Directions for this task> Take down each entry exactly as written.

Records that describe objects
---*---
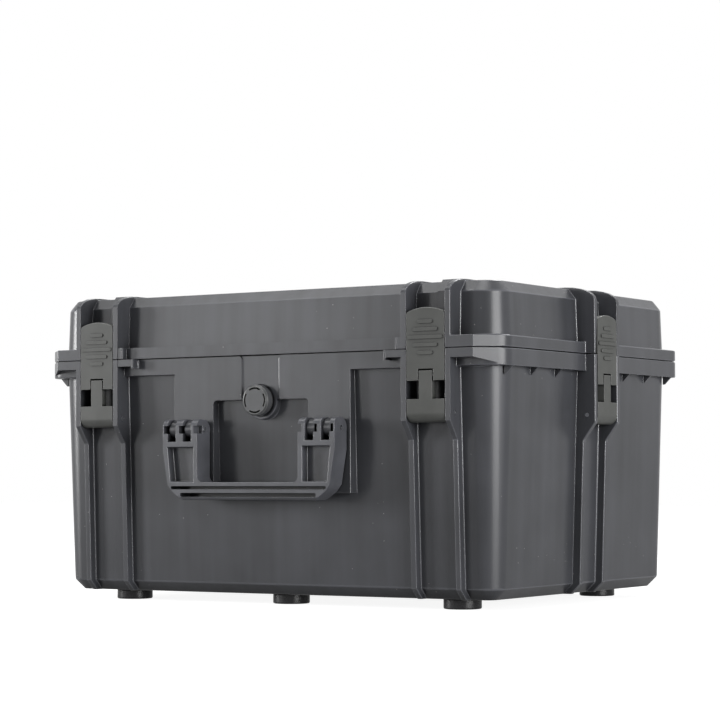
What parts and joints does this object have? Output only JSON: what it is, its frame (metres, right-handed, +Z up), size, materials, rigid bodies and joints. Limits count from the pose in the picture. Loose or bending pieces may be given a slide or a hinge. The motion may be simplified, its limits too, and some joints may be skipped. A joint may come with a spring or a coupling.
{
  "type": "hard tool case",
  "caption": "Deep hard-shell tool case with a hinged lid, draw latches on three sides, a drop handle and a pressure valve.",
  "frame": {"origin": "on the floor, under the centre of the case's box", "axes": "+X to the right along the front, +Y to the rear hinge, +Z up"},
  "size_m": [0.5566, 0.428, 0.3065],
  "materials": {
    "base_plastic": "fine satin texture, moulded",
    "lid_plastic": "fine satin texture, moulded",
    "latch_plastic": "matt, moulded",
    "handle_plastic": "satin, moulded",
    "seal_rubber": "soft, matt",
    "pin_steel": "bright drawn",
    "valve_plastic": "moulded",
    "knob_plastic": "satin, moulded",
    "membrane": "fine white membrane",
    "screw_steel": "plated",
    "foot_plastic": "semi-gloss, moulded"
  },
  "bodies": {
    "base": {"base_shell": "base_plastic", "hinge_rod": "pin_steel", "front_left_link_pin": "pin_steel", "front_right_link_pin": "pin_steel", "right_side_link_pin": "pin_steel", "left_side_link_pin": "pin_steel", "handle_pin_left": "pin_steel", "handle_pin_right": "pin_steel", "valve_body": "valve_plastic", "valve_seal": "seal_rubber", "valve_nut": "valve_plastic", "valve_membrane": "membrane", "foot_front_left": "foot_plastic", "foot_front_middle": "foot_plastic", "foot_front_right": "foot_plastic", "foot_rear_left": "foot_plastic", "foot_rear_middle": "foot_plastic", "foot_rear_right": "foot_plastic", "foot_screws": "screw_steel"},
    "lid": {"lid_shell": "lid_plastic", "lid_seal": "seal_rubber"},
    "handle": {"handle": "handle_plastic"},
    "valve_knob": {"valve_knob": "knob_plastic"},
    "front_left_link": {"front_left_latch_link": "latch_plastic", "front_left_lever_pin": "pin_steel"},
    "front_left_lever": {"front_left_latch_lever": "latch_plastic"},
    "front_right_link": {"front_right_latch_link": "latch_plastic", "front_right_lever_pin": "pin_steel"},
    "front_right_lever": {"front_right_latch_lever": "latch_plastic"},
    "right_side_link": {"right_side_latch_link": "latch_plastic", "right_side_lever_pin": "pin_steel"},
    "right_side_lever": {"right_side_latch_lever": "latch_plastic"},
    "left_side_link": {"left_side_latch_link": "latch_plastic", "left_side_lever_pin": "pin_steel"},
    "left_side_lever": {"left_side_latch_lever": "latch_plastic"}
  },
  "joints": [
    {"name": "lid_hinge", "type": "hinge", "parent": "base", "child": "lid", "pos_m": [0, 0.207, 0.2385], "axis": [-1, 0, 0], "range_deg": [0, 105]},
    {"name": "handle_hinge", "type": "hinge", "parent": "base", "child": "handle", "pos_m": [0, -0.202, 0.17], "axis": [-1, 0, 0], "range_deg": [0, 100]},
    {"name": "valve_knob_turn", "type": "hinge", "parent": "base", "child": "valve_knob", "pos_m": [0, -0.2, 0.1975], "axis": [0, -1, 0], "range_deg": [0, 90]},
    {"name": "front_left_link_hinge", "type": "hinge", "parent": "base", "child": "front_left_link", "pos_m": [-0.193, -0.1935, 0.1825], "axis": [1, 0, 0], "range_deg": [0, 110]},
    {"name": "front_left_lever_hinge", "type": "hinge", "parent": "front_left_link", "child": "front_left_lever", "pos_m": [-0.193, -0.199, 0.2167], "axis": [1, 0, 0], "range_deg": [0, 80]},
    {"name": "front_right_link_hinge", "type": "hinge", "parent": "base", "child": "front_right_link", "pos_m": [0.193, -0.1935, 0.1825], "axis": [1, 0, 0], "range_deg": [0, 110]},
    {"name": "front_right_lever_hinge", "type": "hinge", "parent": "front_right_link", "child": "front_right_lever", "pos_m": [0.193, -0.199, 0.2167], "axis": [1, 0, 0], "range_deg": [0, 80]},
    {"name": "right_side_link_hinge", "type": "hinge", "parent": "base", "child": "right_side_link", "pos_m": [0.2685, 0, 0.1825], "axis": [0, 1, 0], "range_deg": [0, 110]},
    {"name": "right_side_lever_hinge", "type": "hinge", "parent": "right_side_link", "child": "right_side_lever", "pos_m": [0.274, 0, 0.2167], "axis": [0, 1, 0], "range_deg": [0, 80]},
    {"name": "left_side_link_hinge", "type": "hinge", "parent": "base", "child": "left_side_link", "pos_m": [-0.2685, 0, 0.1825], "axis": [0, -1, 0], "range_deg": [0, 110]},
    {"name": "left_side_lever_hinge", "type": "hinge", "parent": "left_side_link", "child": "left_side_lever", "pos_m": [-0.274, 0, 0.2167], "axis": [0, -1, 0], "range_deg": [0, 80]}
  ]
}
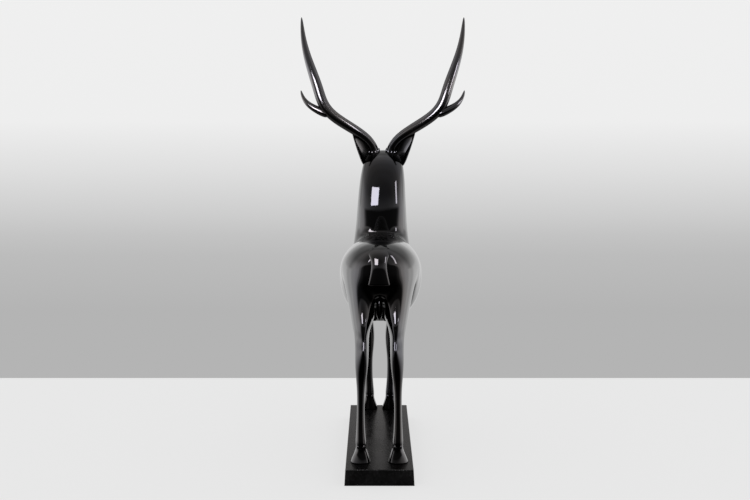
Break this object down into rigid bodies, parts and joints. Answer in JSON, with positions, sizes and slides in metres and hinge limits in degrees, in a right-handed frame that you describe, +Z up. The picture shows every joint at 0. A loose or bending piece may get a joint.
---*---
Task output>
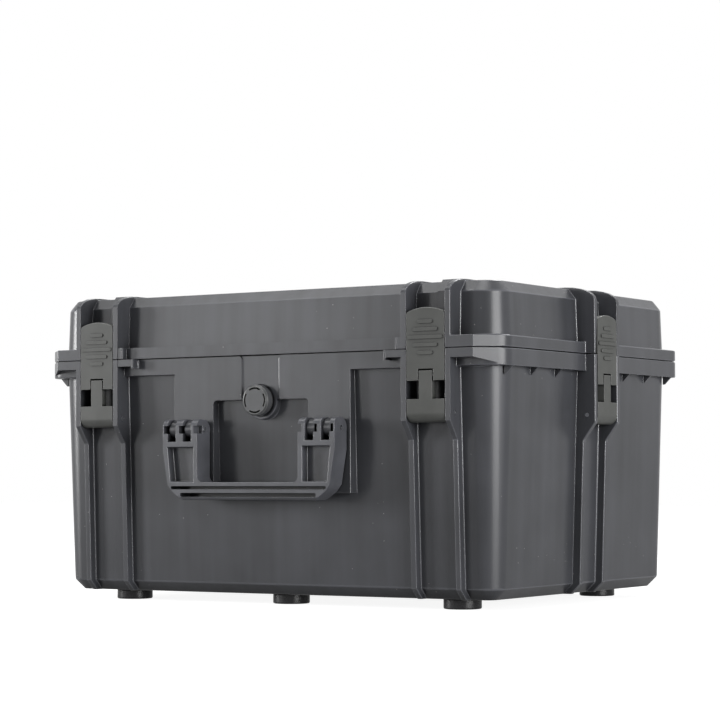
What parts and joints does this object have? Output only JSON: what it is, its frame (metres, right-handed, +Z up), size, materials, rigid bodies and joints. Limits count from the pose in the picture. Loose or bending pieces may be given a slide or a hinge. The motion may be simplified, its limits too, and some joints may be skipped. A joint may come with a spring or a coupling.
{
  "type": "hard tool case",
  "caption": "Deep hard-shell tool case with a hinged lid, draw latches on three sides, a drop handle and a pressure valve.",
  "frame": {"origin": "on the floor, under the centre of the case's box", "axes": "+X to the right along the front, +Y to the rear hinge, +Z up"},
  "size_m": [0.5566, 0.428, 0.3065],
  "materials": {
    "base_plastic": "fine satin texture, moulded",
    "lid_plastic": "fine satin texture, moulded",
    "latch_plastic": "matt, moulded",
    "handle_plastic": "satin, moulded",
    "seal_rubber": "soft, matt",
    "pin_steel": "bright drawn",
    "valve_plastic": "moulded",
    "knob_plastic": "satin, moulded",
    "membrane": "fine white membrane",
    "screw_steel": "plated",
    "foot_plastic": "semi-gloss, moulded"
  },
  "bodies": {
    "base": {"base_shell": "base_plastic", "hinge_rod": "pin_steel", "front_left_link_pin": "pin_steel", "front_right_link_pin": "pin_steel", "right_side_link_pin": "pin_steel", "left_side_link_pin": "pin_steel", "handle_pin_left": "pin_steel", "handle_pin_right": "pin_steel", "valve_body": "valve_plastic", "valve_seal": "seal_rubber", "valve_nut": "valve_plastic", "valve_membrane": "membrane", "foot_front_left": "foot_plastic", "foot_front_middle": "foot_plastic", "foot_front_right": "foot_plastic", "foot_rear_left": "foot_plastic", "foot_rear_middle": "foot_plastic", "foot_rear_right": "foot_plastic", "foot_screws": "screw_steel"},
    "lid": {"lid_shell": "lid_plastic", "lid_seal": "seal_rubber"},
    "handle": {"handle": "handle_plastic"},
    "valve_knob": {"valve_knob": "knob_plastic"},
    "front_left_link": {"front_left_latch_link": "latch_plastic", "front_left_lever_pin": "pin_steel"},
    "front_left_lever": {"front_left_latch_lever": "latch_plastic"},
    "front_right_link": {"front_right_latch_link": "latch_plastic", "front_right_lever_pin": "pin_steel"},
    "front_right_lever": {"front_right_latch_lever": "latch_plastic"},
    "right_side_link": {"right_side_latch_link": "latch_plastic", "right_side_lever_pin": "pin_steel"},
    "right_side_lever": {"right_side_latch_lever": "latch_plastic"},
    "left_side_link": {"left_side_latch_link": "latch_plastic", "left_side_lever_pin": "pin_steel"},
    "left_side_lever": {"left_side_latch_lever": "latch_plastic"}
  },
  "joints": [
    {"name": "lid_hinge", "type": "hinge", "parent": "base", "child": "lid", "pos_m": [0, 0.207, 0.2385], "axis": [-1, 0, 0], "range_deg": [0, 105]},
    {"name": "handle_hinge", "type": "hinge", "parent": "base", "child": "handle", "pos_m": [0, -0.202, 0.17], "axis": [-1, 0, 0], "range_deg": [0, 100]},
    {"name": "valve_knob_turn", "type": "hinge", "parent": "base", "child": "valve_knob", "pos_m": [0, -0.2, 0.1975], "axis": [0, -1, 0], "range_deg": [0, 90]},
    {"name": "front_left_link_hinge", "type": "hinge", "parent": "base", "child": "front_left_link", "pos_m": [-0.193, -0.1935, 0.1825], "axis": [1, 0, 0], "range_deg": [0, 110]},
    {"name": "front_left_lever_hinge", "type": "hinge", "parent": "front_left_link", "child": "front_left_lever", "pos_m": [-0.193, -0.199, 0.2167], "axis": [1, 0, 0], "range_deg": [0, 80]},
    {"name": "front_right_link_hinge", "type": "hinge", "parent": "base", "child": "front_right_link", "pos_m": [0.193, -0.1935, 0.1825], "axis": [1, 0, 0], "range_deg": [0, 110]},
    {"name": "front_right_lever_hinge", "type": "hinge", "parent": "front_right_link", "child": "front_right_lever", "pos_m": [0.193, -0.199, 0.2167], "axis": [1, 0, 0], "range_deg": [0, 80]},
    {"name": "right_side_link_hinge", "type": "hinge", "parent": "base", "child": "right_side_link", "pos_m": [0.2685, 0, 0.1825], "axis": [0, 1, 0], "range_deg": [0, 110]},
    {"name": "right_side_lever_hinge", "type": "hinge", "parent": "right_side_link", "child": "right_side_lever", "pos_m": [0.274, 0, 0.2167], "axis": [0, 1, 0], "range_deg": [0, 80]},
    {"name": "left_side_link_hinge", "type": "hinge", "parent": "base", "child": "left_side_link", "pos_m": [-0.2685, 0, 0.1825], "axis": [0, -1, 0], "range_deg": [0, 110]},
    {"name": "left_side_lever_hinge", "type": "hinge", "parent": "left_side_link", "child": "left_side_lever", "pos_m": [-0.274, 0, 0.2167], "axis": [0, -1, 0], "range_deg": [0, 80]}
  ]
}
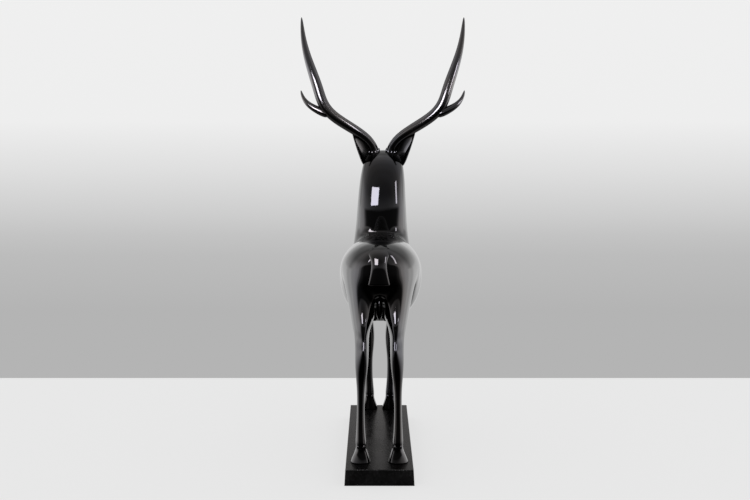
Break this object down into rigid bodies, parts and joints. Answer in JSON, with positions, sizes and slides in metres and hinge limits in degrees, in a right-handed frame that you describe, +Z up. The picture shows every joint at 0. A loose or bending piece may get a joint.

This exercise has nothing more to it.